Discussion in 'Digital Photography' started by Live Steam, Dec 21, 2008.

  1. Live Steam macrumors regular

    Joined:
    Dec 30, 2007
    #1
    I have decided to make the effort in organizing my pictures library, many pics taken prior to owning a Mac. I would like to use iPhoto, but have some questions.


    • When importing will IP produce duplicate files of these pics or will it just remember the location on the disk from where they originated?

      If I import everything all at once, what will make it easier to sort the pics by my specifications?

      Is there another app or script I can use to help with this task?

      Is there a good reference or site I can look at for help with this?

    Thanks in advance for your help!
     
  2. bking1000 macrumors 6502a

    Joined:
    Dec 29, 2007
    #2
    In preferences in iPhoto (I think it's the "advanced" tab) you can choose to load the photos into the database, or just reference them. If you just reference them, you have to be sure to NOT ever move or rename the folders or files again. Ever. iPhoto does not really play well w/external folders. It's best to let iPhoto manage them.

    There are a bunch of different ways to organize photos. I believe there is a way in preferences to imported photos to sort into events according to capture date, and I think you have some control over this (one event per day, one per week). I think it will just boil down to a couple of hours of manual sorting, and then smoother sailing moving forward.

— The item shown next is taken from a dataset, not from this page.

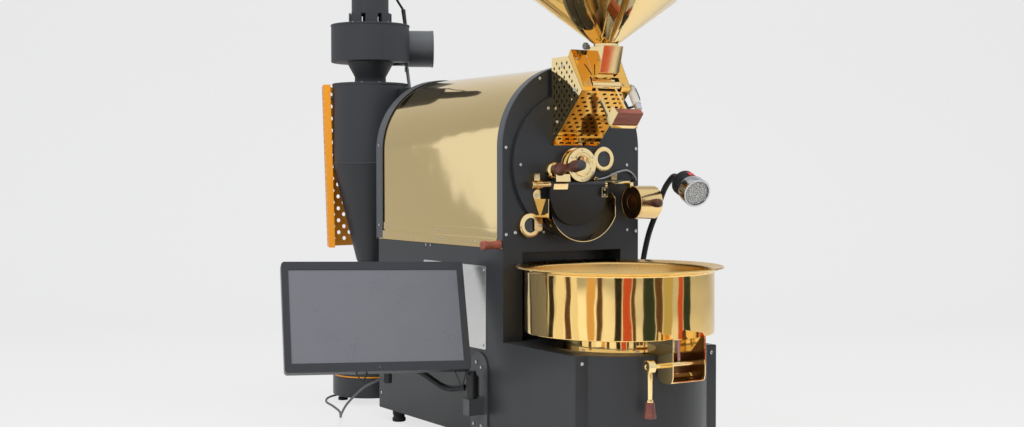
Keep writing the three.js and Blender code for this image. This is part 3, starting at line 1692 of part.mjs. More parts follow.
// Display's arm: sleeve on the pole, two bent links, the knob and the tilt pin
const knuckle = inMachine(0, TILT.back, TILT.down);
const armPath = [
  [POLE.x, POLE.y, 130],
  [-222, 124, 126],
  [-292, 128, 168],
  [-340, 152, 172],
  inMachine(0, TILT.back + 26, TILT.down - 30),
  knuckle,
];
piece(
  machine,
  "monitor_arm",
  cut(
    join(
      rod(11.5, [POLE.x, POLE.y, 108.3], [POLE.x, POLE.y, 156], 20),
      sweep(armPath, 8, 6, 12),
      rod(9, [-340, 152, 142], [-340, 152, 170], 16),
      rod(9, inMachine(-12.7, TILT.back, TILT.down), inMachine(12.7, TILT.back, TILT.down), 18),
      rod(4, inMachine(-24, TILT.back, TILT.down), inMachine(24, TILT.back, TILT.down), 14),
    ),
    rod(POLE.radius + RUN, [POLE.x, POLE.y, 100], [POLE.x, POLE.y, 165], 20),
  ),
  CHARCOAL,
);

// Display's cable: from the arm's knob down to the table and round behind the body
piece(
  machine,
  "monitor_cable",
  sweep(
    [
      [-340, 168, 150],
      [-342, 180, 146],
      [-346, 200, 138],
      [-345, 240, 124],
      [-338, 290, 104],
      [-320, 380, 66],
      [-290, 470, 30],
      [-250, 560, 6],
      [-215, 640, 3.2],
      [-196, 716, 3.2],
      [-180, 790, 3.2],
      [-140, 850, 3.2],
      [-70, 880, 3.2],
      [20, 860, 3.2],
      [60, 780, 3.2],
      [60, 690, 4],
      [50, 620, 30],
      [46, 580, 100],
      [45, 556, 150],
      [45, 545, 156],
      [45, BASE.rear + GAP, 156],
    ],
    2.5,
    6,
    36,
  ),
  GREY,
);

// Lamp: side foot with its neck, ribbed head and switch
piece(
  machine,
  "gooseneck",
  join(
    box(HALF + GAP, HALF + 5, -4 + 8, 20 + 8, 300, 352),
    rod(10, [HALF + 4, 12, 330], [186, 12, 330], 16),
    sweep(
      [
        [184, 12, 326],
        [184, 11, 345],
        [183, 5, 377],
        [182, -14, 430],
        [181, -38, 471],
        [180, -70, 526],
        [176, -101, 549],
        [170, -118, 548],
        [166.4, -126.5, 544.9],
        [164.95, -132.2, 542.75],
      ],
      5.5,
      6,
      16,
    ),
  ),
  BLACK,
);
const lamp = new THREE.Group();
lamp.position.set(...LAMP.lens);
lamp.quaternion.setFromUnitVectors(new THREE.Vector3(0, -1, 0), new THREE.Vector3(...LAMP.axis).normalize());
machine.add(lamp);
lamp.updateMatrix();
const headProfile = [
  [0, LAMP.length],
  [12, LAMP.length],
  [20, LAMP.length - 8],
];
for (let i = 0; i < 2; i += 1) {
  const y = LAMP.length - 12 - 20 * i;
  headProfile.push([25, y], [25, y - 14], [21, y - 14], [21, y - 20 + 0.01]);
}
headProfile.push([24, 30], [LAMP.radius, 22], [LAMP.radius, 0], [23, 0], [22, 8], [0, 8]);
piece(
  lamp,
  "lamp_head",
  cut(
    latheY(headProfile, 0, 0, 28),
    rod(7.2, [0, LAMP.length - 6, 0], [0, LAMP.length + 5, 0], 24),
    box(-6, 6, 32, 48, 18.5, 30),
  ),
  BLACK,
);
piece(lamp, "lamp_switch", box(-5.5, 5.5, 33, 47, 20.6, 27), RED);

// The origin goes to the bottom centre of the box of everything but the cable.
const whole = new THREE.Box3();
machine.updateMatrixWorld(true);
machine.traverse((object) => {
  if (object.isMesh && object.name !== "monitor_cable") whole.expandByObject(object, true);
});
const centre = whole.getCenter(new THREE.Vector3());
machine.position.set(-centre.x, -centre.y, -whole.min.z);

export default machine;
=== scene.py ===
"""Looks of a tabletop drum coffee roaster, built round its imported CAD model.

Sizes are millimetres in the machine's own frame: x = 0 in its middle plane, y = 0 on the front plate's face,
z = 0 on the table, -Y to the front. MachineFrame puts them into the row's frame, in metres.
"""

import json
import logging
import math
from dataclasses import dataclass, field
from enum import Enum
from typing import Iterable, NamedTuple, Optional, Sequence, Union

import bmesh
import bpy
from mathutils import Matrix, Vector, geometry

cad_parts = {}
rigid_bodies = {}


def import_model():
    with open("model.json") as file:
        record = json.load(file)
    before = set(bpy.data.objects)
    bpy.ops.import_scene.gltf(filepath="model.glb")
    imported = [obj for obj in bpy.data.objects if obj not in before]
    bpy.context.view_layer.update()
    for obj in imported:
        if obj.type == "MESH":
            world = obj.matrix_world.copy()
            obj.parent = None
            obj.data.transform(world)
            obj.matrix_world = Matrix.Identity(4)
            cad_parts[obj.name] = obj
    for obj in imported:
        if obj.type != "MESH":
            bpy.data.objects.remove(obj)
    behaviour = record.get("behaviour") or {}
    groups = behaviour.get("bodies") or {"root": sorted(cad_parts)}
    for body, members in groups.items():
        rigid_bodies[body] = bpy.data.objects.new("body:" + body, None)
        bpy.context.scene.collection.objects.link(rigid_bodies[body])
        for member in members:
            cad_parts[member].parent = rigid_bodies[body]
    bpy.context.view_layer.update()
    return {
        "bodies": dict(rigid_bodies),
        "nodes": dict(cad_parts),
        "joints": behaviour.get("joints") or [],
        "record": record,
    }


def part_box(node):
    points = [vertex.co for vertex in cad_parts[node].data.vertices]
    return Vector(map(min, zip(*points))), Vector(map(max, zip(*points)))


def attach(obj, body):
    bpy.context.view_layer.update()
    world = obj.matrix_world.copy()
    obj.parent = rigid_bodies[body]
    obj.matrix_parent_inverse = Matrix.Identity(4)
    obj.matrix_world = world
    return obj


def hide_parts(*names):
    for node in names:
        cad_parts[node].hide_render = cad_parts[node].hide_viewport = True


log = logging.getLogger("roaster")

Point2 = tuple[float, float]
Point3 = tuple[float, float, float]
Color = tuple[float, float, float, float]
Node = bpy.types.Node
NodeTree = bpy.types.NodeTree
Material = bpy.types.Material
Piece = bpy.types.Object
Source = Union[Node, bpy.types.NodeSocket]
MM = 0.001
BACKDROP_LEVEL = 0.84


def srgb(red: int, green: int, blue: int) -> Color:
    """Turns an 8-bit screen colour into the linear colour that a socket takes."""

    def linear(level: int) -> float:
        """One channel's linear level."""
        share = level / 255
        return share / 12.92 if share <= 0.04045 else ((share + 0.055) / 1.055) ** 2.4

    return (linear(red), linear(green), linear(blue), 1.0)


class Axis(Enum):
    """Direction that a turned shape or an extrusion runs along."""

    X = "X"
    Y = "Y"
    Z = "Z"

    def spread(self, a: float, b: float, along: float) -> Vector:
        """Puts two coordinates across the axis and one along it into space."""
        if self is Axis.X:
            return Vector((along, a, b))
        if self is Axis.Y:
            return Vector((a, along, b))
        return Vector((a, b, along))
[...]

    Not sure if there are any scripts out there to help you out.
     
  3. achewlim macrumors newbie

    Joined:
    Nov 7, 2008
    #3
    hi there..i hav a some doubts on IP as well..

    basically im using IP to manage all my photos as its very easy to use n manage...
    so whenever i plug in my CF card..IP would automatically keep a copy of all my new photo in RAW format...

    so now my concern is that im using adobe CS4 for post-processing all my photos..basically i just drag 'em from IP and drop it into my CS4..and when it appears in CS4..it's already in JPEG format...it nv prompt me any about convertion btwn RAW->JPEG or let me adjust any parameters..so i was wondering is this normal/correct way to edit my photos???i shd i drag the RAW files from the IP directory and drop it into my CS4 so that adobe camera raw wuld comes out and prompt me for the conversion?

    thanks in advance
     
  4. bking1000 macrumors 6502a

    Joined:
    Dec 29, 2007
    #4
    Anytime you drag a photo out of iPhoto, it's always a jpg. However, you can set up iPhoto to use an external editor, without dragging out a photo. Here's how:

    Open up iPhoto preferences, and see the option that says "edit photo in" (the choices are full screen, separate window, etc.). There is also an "external editor" option. Choose CS4 for the external editor. Now click on the "advanced" tab of preferences, and you'll see an option that says "use RAW when using an external editor." Select that option and close preferences.

    Now, right-click on the photo you want to edit, and choose "edit in external editor" iPhoto will now pass the raw photo to CS4, and allow you to edit.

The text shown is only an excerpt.